The title of the exhibition is borrowed from Jorge Luis Borges's one-paragraph short story of the same name. In it, Borges describes an empire that maps itself using a 1:1 ratio. By creating a city map drawn to scale, the intended navigation tool is actually a useless document. Mapping in this way does, however, create a true index, described by Deitsch as, “a model of mapping by which a subject or surface is reproduced through the physical and concrete means of a trace or impression.” Taking a cue from the empire’s life-size mapping of the city, Bornstein, Çavuşoğlu, Manna, and McAlpine capture place in their prints, photograms, sculpture, and performances.
Jennifer Bornstein’s exceptional wall rubbings preserve the interior of the former building of the Dia Art Foundation. Bornstein uses the technique of rubbing, or frottage, to transfer the texture and slight surface dimension from three to a two-dimensional surface. The six drawings on view offer ruptured parts of the 1920s warehouse. Each drawing, pinned to the wall, is arranged in a patchwork orientation, piecing together several fragmented characteristics of the building’s infrastructure. Floor Crack (2014) is particularly a beautiful documentation of the site’s understated flaws, made visible by rubbed red wax. Bornstein’s gesture to transfer characteristics of an actual place onto the two-dimensional plane is a study in suspension; an effort to preserve the architectural facets that the artist knows will eventually be forgotten once the building is demolished or renovated.

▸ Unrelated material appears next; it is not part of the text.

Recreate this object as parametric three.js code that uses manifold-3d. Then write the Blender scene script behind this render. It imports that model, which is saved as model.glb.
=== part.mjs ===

Elizabeth McAlpine’s a journey around a noise machine; a journey around a noise machine: Score (2015) is a poetic gesture towards activating place through sound. Her compound installation begins with a video loop that documents her recorded action of “playing” a sidewalk with a makeshift record needle. McAlpine inelegantly pulls and scrapes the needle along the cracks in a sidewalk to produce an audible soundtrack simultaneously being played in the gallery. Like Bornstein, McAlpline creates rubbings of the traversed sidewalks not only to capture their essence of place but to suspend them in time. While Bornstein “suspends” a site in two-dimension, McAlpine physically hangs her re-presented sites in the form of sculptures. Her rubbings are used to print double-sided photographs where the ephemeral and pliable nature of paper is transformed into rigid, geometric sculptures. Angularly folded, and either propped up against the wall from the floor or mounted and draped from the gallery wall, their forms contradict their materials. With a crackled surface that resembles rubbed chalk on a chalkboard, they compliment McAlpine’s “score” in that the ambient crackle that floods the entryway of the gallery sounds like her rubbings look.

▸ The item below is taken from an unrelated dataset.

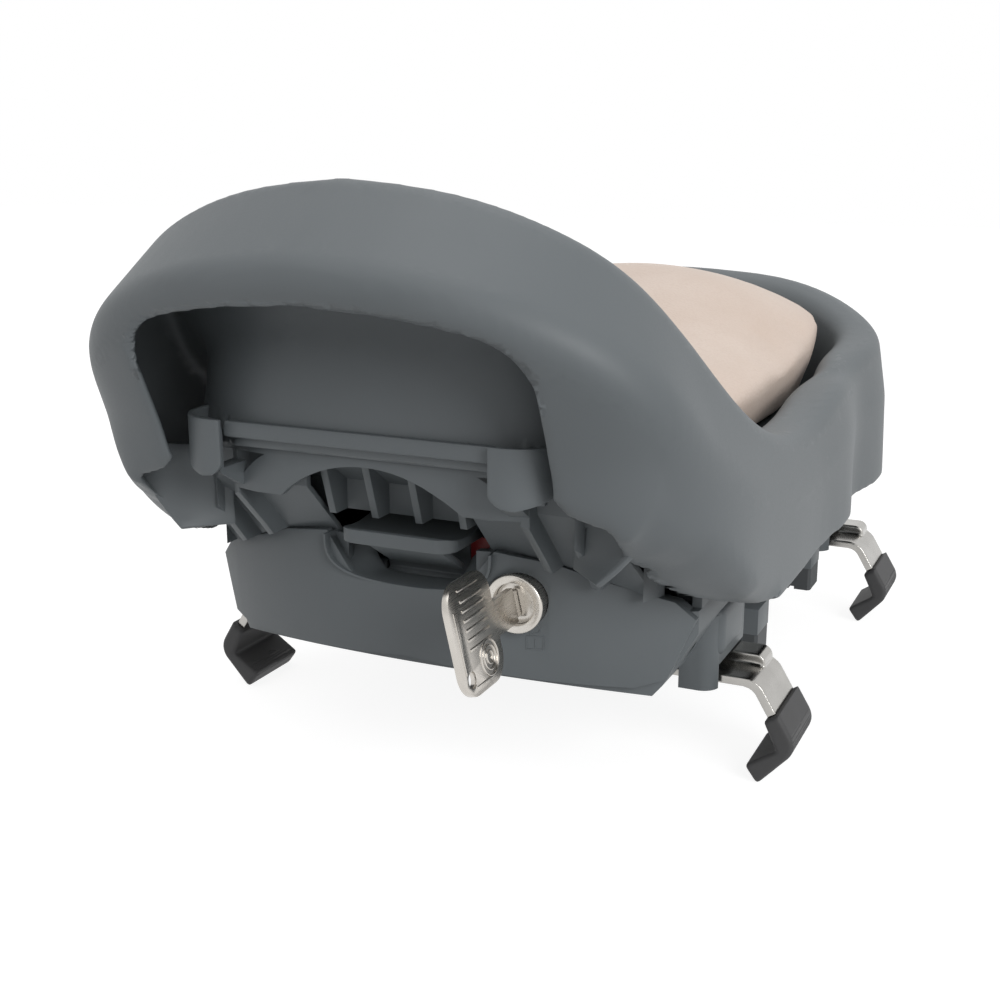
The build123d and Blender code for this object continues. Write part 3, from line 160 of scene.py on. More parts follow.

Aslı Çavuşoğlu mines architectural, built surfaces in an effort to uncover an archive of lost narratives. Like the other exhibiting artists in "On Exactitude in Science", historic modes of recording or interpreting place and the legibility of a site’s surface is crucial in Çavuşoğlu’s practice. Rooted in a series of performative walking tours, Çavuşoğlu will lead a group performance entitled, Words Dash Against the Façade (2016) on Saturday, March 5th. This performance revives an ancient practice of 'fortune-telling through building' with the aid of clairvoyants, historians, and architects. Çavuşoğlu, along with a group of artists, curators, and even a scientist, will “read” the architectural facades of several buildings along The Fenway beginning with SMFA. "The performance will be very improvisational to really think about the notion of various voices reading history," says Deitsch. "In a sense I don't think any of us know how it will really go but are excited by the group of participants."

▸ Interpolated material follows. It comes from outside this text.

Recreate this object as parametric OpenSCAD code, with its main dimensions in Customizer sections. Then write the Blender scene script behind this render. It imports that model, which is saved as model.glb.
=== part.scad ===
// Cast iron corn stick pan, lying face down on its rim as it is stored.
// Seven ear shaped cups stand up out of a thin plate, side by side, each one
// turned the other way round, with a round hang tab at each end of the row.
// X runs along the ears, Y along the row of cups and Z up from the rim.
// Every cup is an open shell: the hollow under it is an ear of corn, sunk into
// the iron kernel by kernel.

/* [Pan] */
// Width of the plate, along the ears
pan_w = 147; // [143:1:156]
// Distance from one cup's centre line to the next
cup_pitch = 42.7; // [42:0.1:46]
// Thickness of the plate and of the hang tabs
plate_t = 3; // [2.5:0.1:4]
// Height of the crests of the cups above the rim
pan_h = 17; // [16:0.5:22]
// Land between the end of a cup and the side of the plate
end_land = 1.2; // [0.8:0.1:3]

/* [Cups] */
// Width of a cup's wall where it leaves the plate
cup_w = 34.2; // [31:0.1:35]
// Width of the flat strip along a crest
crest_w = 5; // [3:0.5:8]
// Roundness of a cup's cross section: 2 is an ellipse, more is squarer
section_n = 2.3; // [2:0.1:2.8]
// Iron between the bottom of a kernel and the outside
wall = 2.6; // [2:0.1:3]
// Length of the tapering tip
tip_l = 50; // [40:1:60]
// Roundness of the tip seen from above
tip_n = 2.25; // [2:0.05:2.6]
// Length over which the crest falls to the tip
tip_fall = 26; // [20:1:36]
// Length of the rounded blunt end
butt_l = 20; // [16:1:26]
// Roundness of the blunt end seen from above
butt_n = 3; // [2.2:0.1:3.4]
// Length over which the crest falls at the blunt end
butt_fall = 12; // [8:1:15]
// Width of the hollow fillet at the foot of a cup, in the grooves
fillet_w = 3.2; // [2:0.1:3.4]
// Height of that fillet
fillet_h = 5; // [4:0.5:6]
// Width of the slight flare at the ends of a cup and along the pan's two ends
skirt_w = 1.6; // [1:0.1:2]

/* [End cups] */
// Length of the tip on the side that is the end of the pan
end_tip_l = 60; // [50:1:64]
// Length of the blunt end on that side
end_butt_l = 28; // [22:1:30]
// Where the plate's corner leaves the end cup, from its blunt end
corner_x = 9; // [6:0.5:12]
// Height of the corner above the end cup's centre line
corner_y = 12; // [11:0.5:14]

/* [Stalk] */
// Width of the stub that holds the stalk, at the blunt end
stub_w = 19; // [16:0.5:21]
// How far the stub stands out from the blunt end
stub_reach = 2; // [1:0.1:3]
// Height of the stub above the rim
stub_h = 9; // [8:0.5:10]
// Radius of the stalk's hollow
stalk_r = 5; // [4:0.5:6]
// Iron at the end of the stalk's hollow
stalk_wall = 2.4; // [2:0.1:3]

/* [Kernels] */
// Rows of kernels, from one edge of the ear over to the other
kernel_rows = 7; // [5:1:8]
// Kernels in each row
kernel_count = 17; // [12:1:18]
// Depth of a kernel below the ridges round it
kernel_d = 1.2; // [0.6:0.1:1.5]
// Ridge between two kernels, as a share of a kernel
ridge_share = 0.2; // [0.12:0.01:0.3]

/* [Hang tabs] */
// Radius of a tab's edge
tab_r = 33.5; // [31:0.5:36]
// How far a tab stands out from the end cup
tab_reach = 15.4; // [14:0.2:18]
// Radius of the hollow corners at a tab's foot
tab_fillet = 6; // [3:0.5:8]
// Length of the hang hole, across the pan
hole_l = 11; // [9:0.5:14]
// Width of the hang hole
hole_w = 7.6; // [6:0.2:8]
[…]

Furthest from the entrance of the gallery rests Jumana Manna’s installation of neighborhood life in East Jerusalem. The American-born Palestinian artist sets herself apart from the other artists on view in that her re-presentations feel the most like the “true index” Deitch references in relation to the exhibition’s title. Manna’s work leaves a metaphorical “impression” within the gallery, in contrast, the literal and physical impressions created by Bornstein and McAlpine’s rubbings. Unlicensed Porches (2014) are recreations of limestone stoops from the Silwan neighborhood. Deitch expands upon this by saying, “Jumana's installation creates a space in that it becomes a social space - sitting on the sculptures/benches while watching and listening to the video.” Short, roughly finished, and set-like in appearance, Manna’s limestone and concrete composites create the feeling like each stoop is a prop in the larger narrative of a 1918 British mandate, requiring all construction in urban planning be of a certain color and material.
Stenciled and shaded in graphite along the wall leading to the gallery’s entrance and exit are the hand applied letters reading “on exactitudes in science”. It is a unique, direct correlation to the rubbings on view in the gallery articulating surface through touch. The myriad of textures along the surface of the wall span a terrain or territory; their subtle, tactile, characteristics of place guiding you into the gallery are the same compelling elements that Bornstein, Çavuşoğlu, Manna, and McAlpine employ to keep their audience engaged in the material investigation of the surface of place.
On Exactitude in Science is on view at the School of the Museum of Fine Arts through March 6.